Commenting on the announcement, Andreas Andreades, Executive Chairman of Temenos said:
"We have a very significant addressable market in the banking segment which is seeing strong growth underpinned by multiple structural drivers including digitisation, regulation and the move to open banking. We are the leader in this winner-takes-all market, having won all the key strategic deals, and expect our business to continue to achieve double-digit organic revenue growth annually as we pull further ahead of the competition.
In this context we decided it was not in the best interest of our shareholders to raise our offer price for Fidessa. I am confident we will continue delivering very strong shareholder value as we grow the business and are in an excellent position to take advantage of other opportunities to enter adjacent segments as they arise in a manner that will create exceptional value as we are doing in our core business, and capture a greater share of the IT and software spend of banks."
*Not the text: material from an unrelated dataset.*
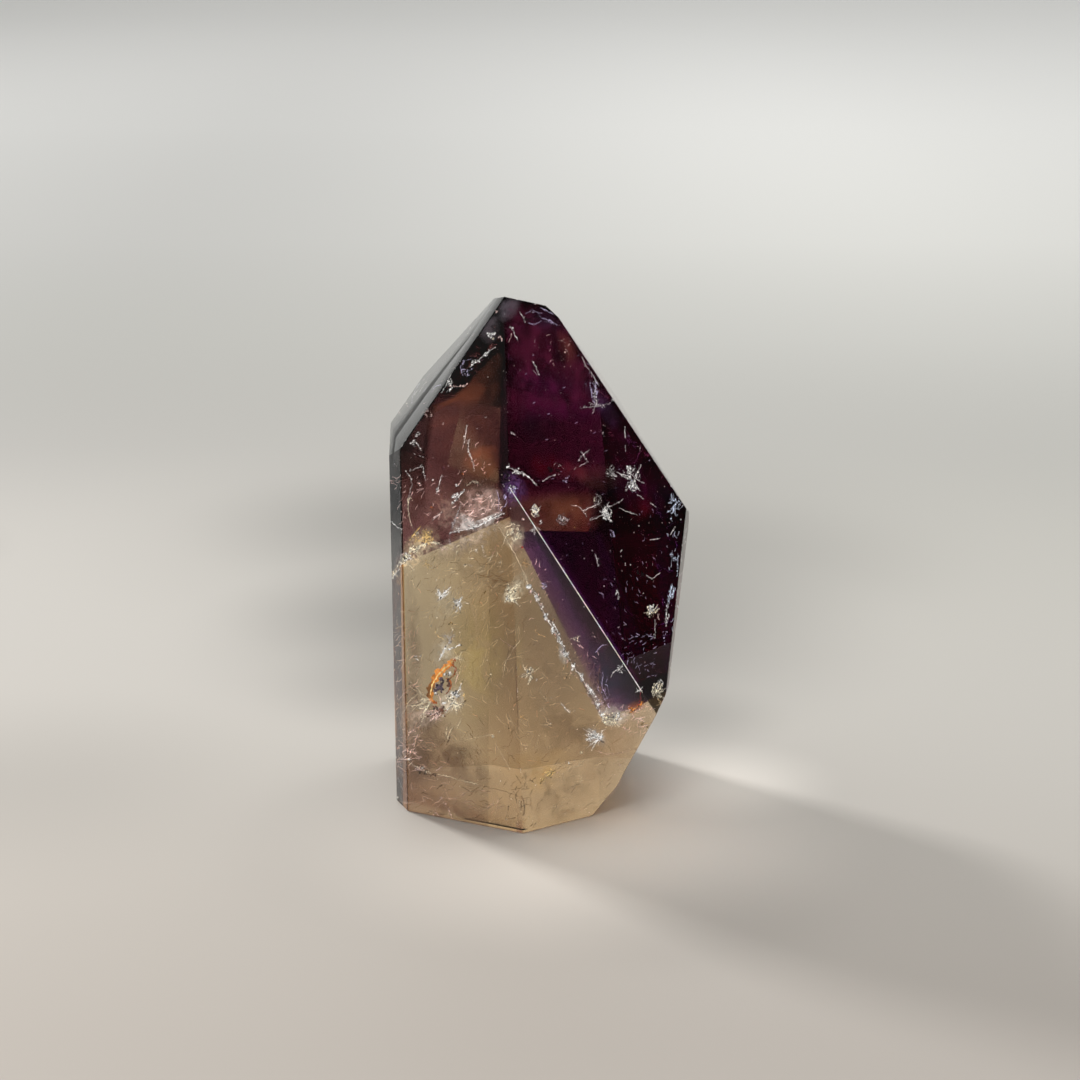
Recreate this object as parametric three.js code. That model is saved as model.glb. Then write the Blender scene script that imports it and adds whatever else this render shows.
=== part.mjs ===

The Board of Temenos has also given approval for a share buyback of up to a total of USD 250m to be launched in Q2 2018, subject to regulatory approval. The share buyback will be funded through Temenos' strong cash flow generation, with the company's leverage expected to be maintained at 1-1.5x EBITDA by year end. Temenos intends to use the repurchased shares for potential acquisitions and/or for any other corporate purposes.
Capitalised terms used, but not defined, in this announcement shall have the same meaning as set out in the scheme document published by Fidessa in connection with the Proposed Acquisition on 13 March 2018.